TASK INSTRUCTIONS: Produce an exact copy of all the records.

Dataset excerpt

* START *

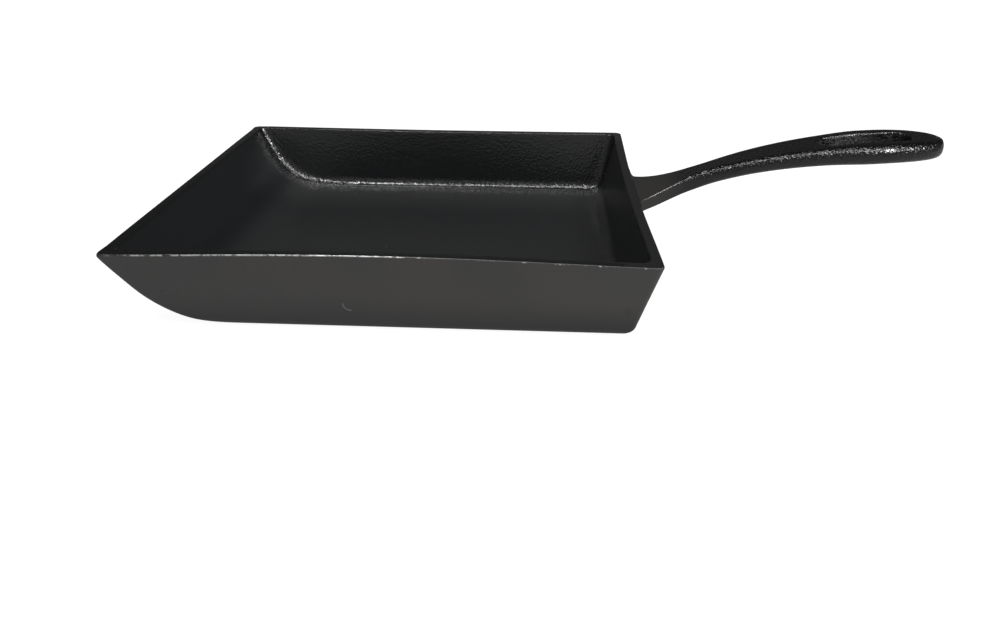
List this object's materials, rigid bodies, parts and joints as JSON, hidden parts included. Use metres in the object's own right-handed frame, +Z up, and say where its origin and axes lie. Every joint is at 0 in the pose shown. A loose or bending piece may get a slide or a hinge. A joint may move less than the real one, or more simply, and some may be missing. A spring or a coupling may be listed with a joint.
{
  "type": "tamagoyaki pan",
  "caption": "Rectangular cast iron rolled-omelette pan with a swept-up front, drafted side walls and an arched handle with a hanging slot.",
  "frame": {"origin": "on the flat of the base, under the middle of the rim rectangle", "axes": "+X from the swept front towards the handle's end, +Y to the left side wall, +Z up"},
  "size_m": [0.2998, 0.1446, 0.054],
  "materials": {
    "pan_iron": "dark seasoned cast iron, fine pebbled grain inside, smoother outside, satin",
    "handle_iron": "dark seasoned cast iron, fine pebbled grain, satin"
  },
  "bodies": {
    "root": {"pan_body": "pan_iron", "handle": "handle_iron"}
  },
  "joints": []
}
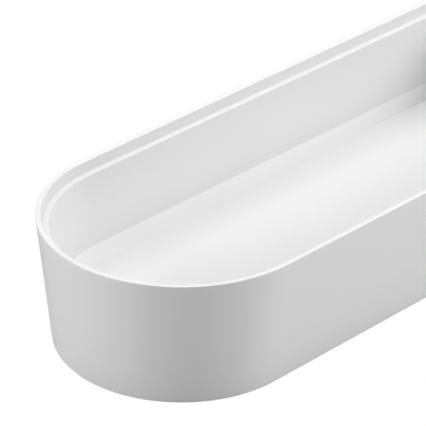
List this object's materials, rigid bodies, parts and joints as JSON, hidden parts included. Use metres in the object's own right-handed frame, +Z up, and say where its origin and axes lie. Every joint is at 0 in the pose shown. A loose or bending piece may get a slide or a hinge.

* END *

WRITTEN SOLUTION:
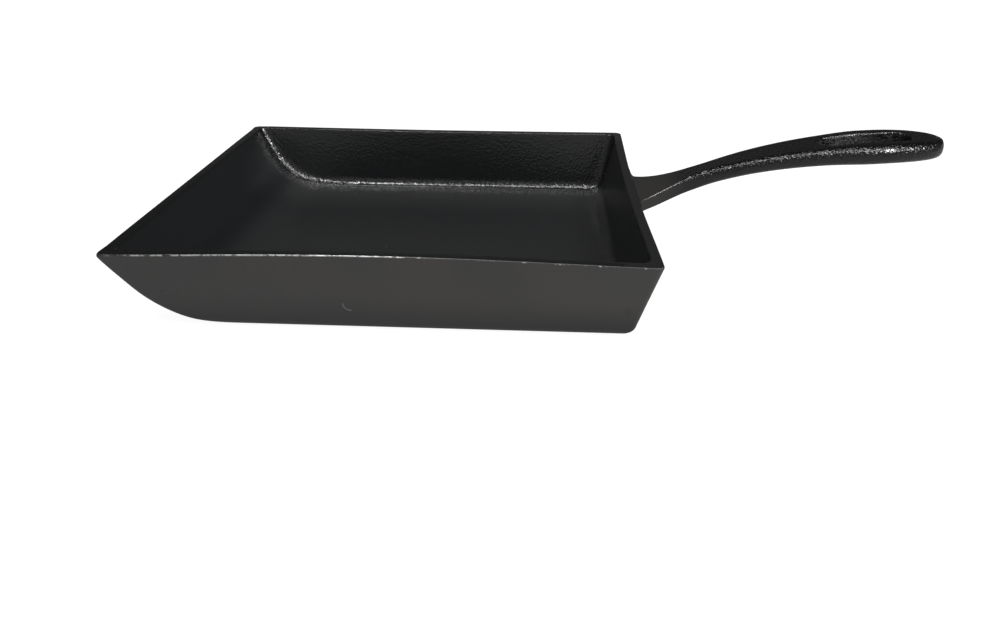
List this object's materials, rigid bodies, parts and joints as JSON, hidden parts included. Use metres in the object's own right-handed frame, +Z up, and say where its origin and axes lie. Every joint is at 0 in the pose shown. A loose or bending piece may get a slide or a hinge. A joint may move less than the real one, or more simply, and some may be missing. A spring or a coupling may be listed with a joint.
{
  "type": "tamagoyaki pan",
  "caption": "Rectangular cast iron rolled-omelette pan with a swept-up front, drafted side walls and an arched handle with a hanging slot.",
  "frame": {"origin": "on the flat of the base, under the middle of the rim rectangle", "axes": "+X from the swept front towards the handle's end, +Y to the left side wall, +Z up"},
  "size_m": [0.2998, 0.1446, 0.054],
  "materials": {
    "pan_iron": "dark seasoned cast iron, fine pebbled grain inside, smoother outside, satin",
    "handle_iron": "dark seasoned cast iron, fine pebbled grain, satin"
  },
  "bodies": {
    "root": {"pan_body": "pan_iron", "handle": "handle_iron"}
  },
  "joints": []
}
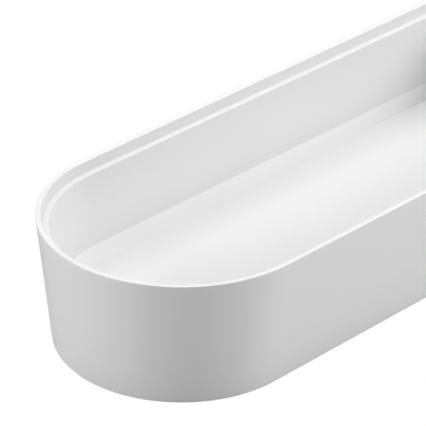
List this object's materials, rigid bodies, parts and joints as JSON, hidden parts included. Use metres in the object's own right-handed frame, +Z up, and say where its origin and axes lie. Every joint is at 0 in the pose shown. A loose or bending piece may get a slide or a hinge.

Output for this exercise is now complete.